Swiss journalist Henry Dunant saw the carnage and this led him to form the Red Cross.

The Austrians had withdrawn to their stronghold of the ‘quadrilateral’.

A group of four heavily fortified fortresses on the Austrian border.

Reinforcements would be needed to break through, but Prussia was mobilising along the Rhine border so Napoleon had to return to France. Prussia could attack France or reinforce Austria in the war.

Cavour had persuaded a provisional government in Tuscany to announce it wanted to be unified with Piedmont after the fleeing of the Grand Duke to Vienna.

Modena and Parma had revolutions where Piedmontese armies moved in and took over; his agents were also encouraging revolution in the Papal States.

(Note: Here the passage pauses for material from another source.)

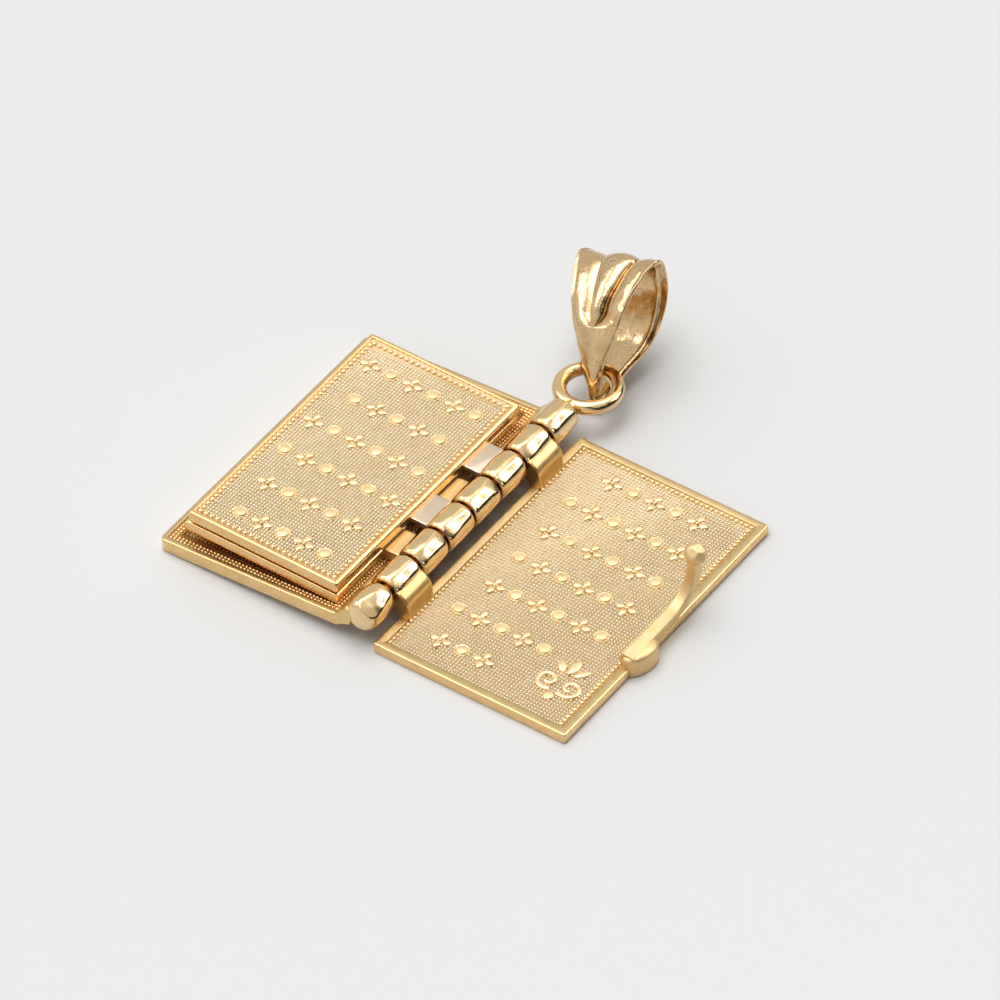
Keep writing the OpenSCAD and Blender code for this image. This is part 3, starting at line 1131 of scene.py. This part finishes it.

It seemed Cavour was getting more than had been agreed at Plombieres.

July 11 - Truce

ARMISTICE OF VILLAFRANCA

August - Met the Austrian Emperor Franz Joseph.

Piedmont received Lombardy via France.

Austria kept Venetia and therefore remained a powerful influence in Italy.

Tuscany, Modena and Parma’s rulers would be reintroduced.

Napoleon could not demand Nice or Savoy as he had not fulfilled the agreement made at Plombieres.

Cavour had not been consulted, and Victor Emmanuel had been persuaded. Cavour resigned as Prime Minister.